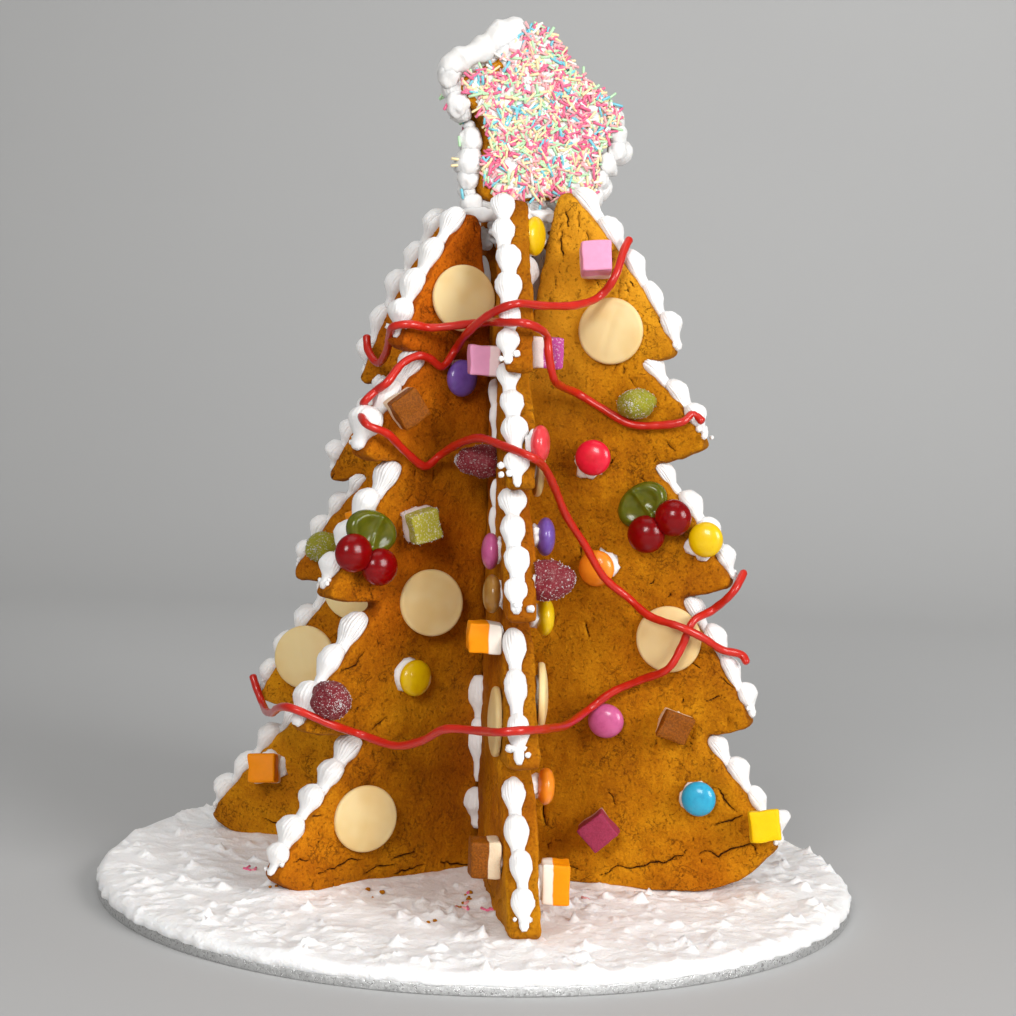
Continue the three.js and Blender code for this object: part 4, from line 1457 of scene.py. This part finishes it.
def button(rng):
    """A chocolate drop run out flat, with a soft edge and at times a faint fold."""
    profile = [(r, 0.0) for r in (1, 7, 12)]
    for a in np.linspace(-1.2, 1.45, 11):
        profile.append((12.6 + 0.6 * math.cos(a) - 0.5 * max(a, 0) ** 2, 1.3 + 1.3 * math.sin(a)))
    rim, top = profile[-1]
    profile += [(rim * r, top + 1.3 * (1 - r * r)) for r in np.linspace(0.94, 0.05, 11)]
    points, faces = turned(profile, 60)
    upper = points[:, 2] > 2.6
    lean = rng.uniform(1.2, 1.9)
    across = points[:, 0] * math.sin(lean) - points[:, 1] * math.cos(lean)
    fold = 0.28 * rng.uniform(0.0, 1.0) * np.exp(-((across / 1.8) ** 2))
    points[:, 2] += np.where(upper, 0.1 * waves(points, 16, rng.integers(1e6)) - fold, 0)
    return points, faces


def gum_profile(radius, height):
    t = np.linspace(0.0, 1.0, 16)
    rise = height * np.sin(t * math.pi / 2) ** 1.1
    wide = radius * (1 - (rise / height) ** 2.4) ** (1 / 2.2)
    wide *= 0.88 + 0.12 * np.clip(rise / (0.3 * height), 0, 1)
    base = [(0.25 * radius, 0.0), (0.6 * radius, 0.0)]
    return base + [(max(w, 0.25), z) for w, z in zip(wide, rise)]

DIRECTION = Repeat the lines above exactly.

WRITTEN REPLY =
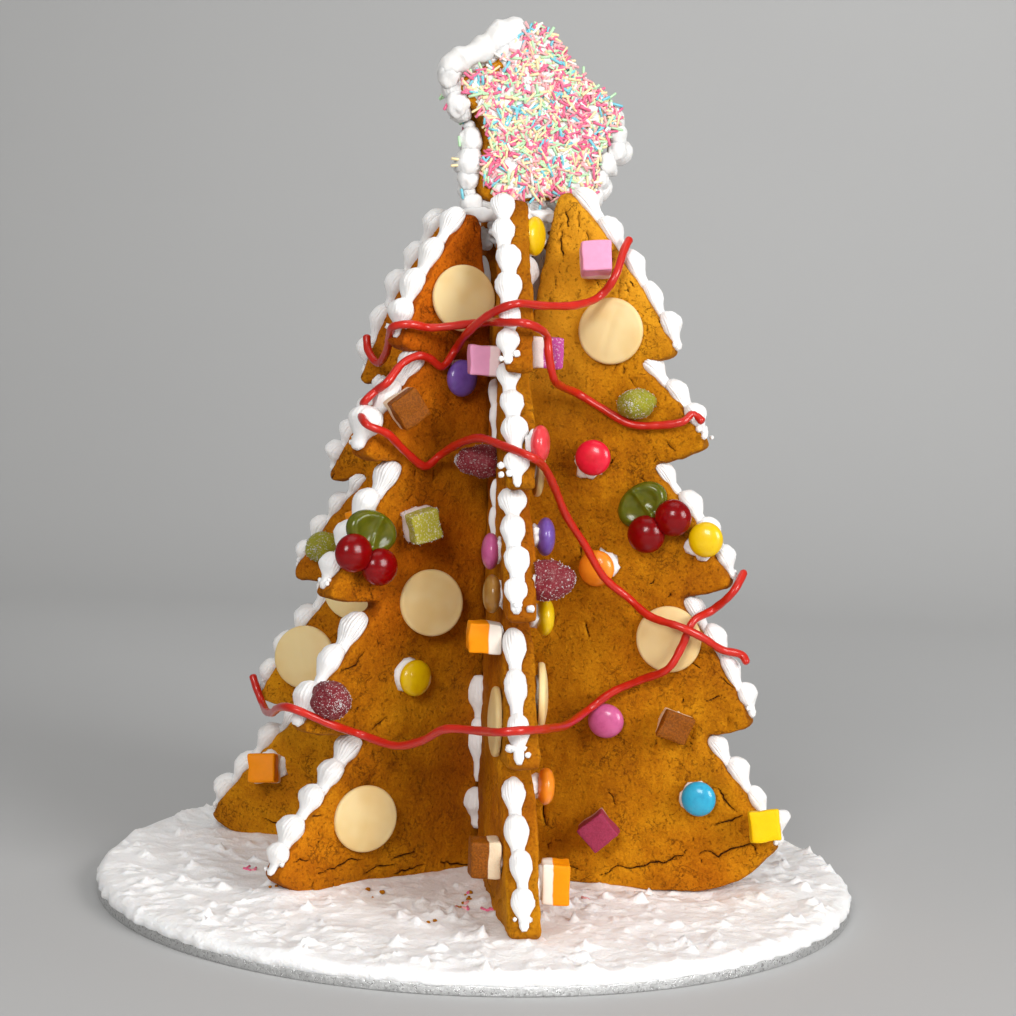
Continue the three.js and Blender code for this object: part 4, from line 1457 of scene.py. This part finishes it.
def button(rng):
    """A chocolate drop run out flat, with a soft edge and at times a faint fold."""
    profile = [(r, 0.0) for r in (1, 7, 12)]
    for a in np.linspace(-1.2, 1.45, 11):
        profile.append((12.6 + 0.6 * math.cos(a) - 0.5 * max(a, 0) ** 2, 1.3 + 1.3 * math.sin(a)))
    rim, top = profile[-1]
    profile += [(rim * r, top + 1.3 * (1 - r * r)) for r in np.linspace(0.94, 0.05, 11)]
    points, faces = turned(profile, 60)
    upper = points[:, 2] > 2.6
    lean = rng.uniform(1.2, 1.9)
    across = points[:, 0] * math.sin(lean) - points[:, 1] * math.cos(lean)
    fold = 0.28 * rng.uniform(0.0, 1.0) * np.exp(-((across / 1.8) ** 2))
    points[:, 2] += np.where(upper, 0.1 * waves(points, 16, rng.integers(1e6)) - fold, 0)
    return points, faces


def gum_profile(radius, height):
    t = np.linspace(0.0, 1.0, 16)
    rise = height * np.sin(t * math.pi / 2) ** 1.1
    wide = radius * (1 - (rise / height) ** 2.4) ** (1 / 2.2)
    wide *= 0.88 + 0.12 * np.clip(rise / (0.3 * height), 0, 1)
    base = [(0.25 * radius, 0.0), (0.6 * radius, 0.0)]
    return base + [(max(w, 0.25), z) for w, z in zip(wide, rise)]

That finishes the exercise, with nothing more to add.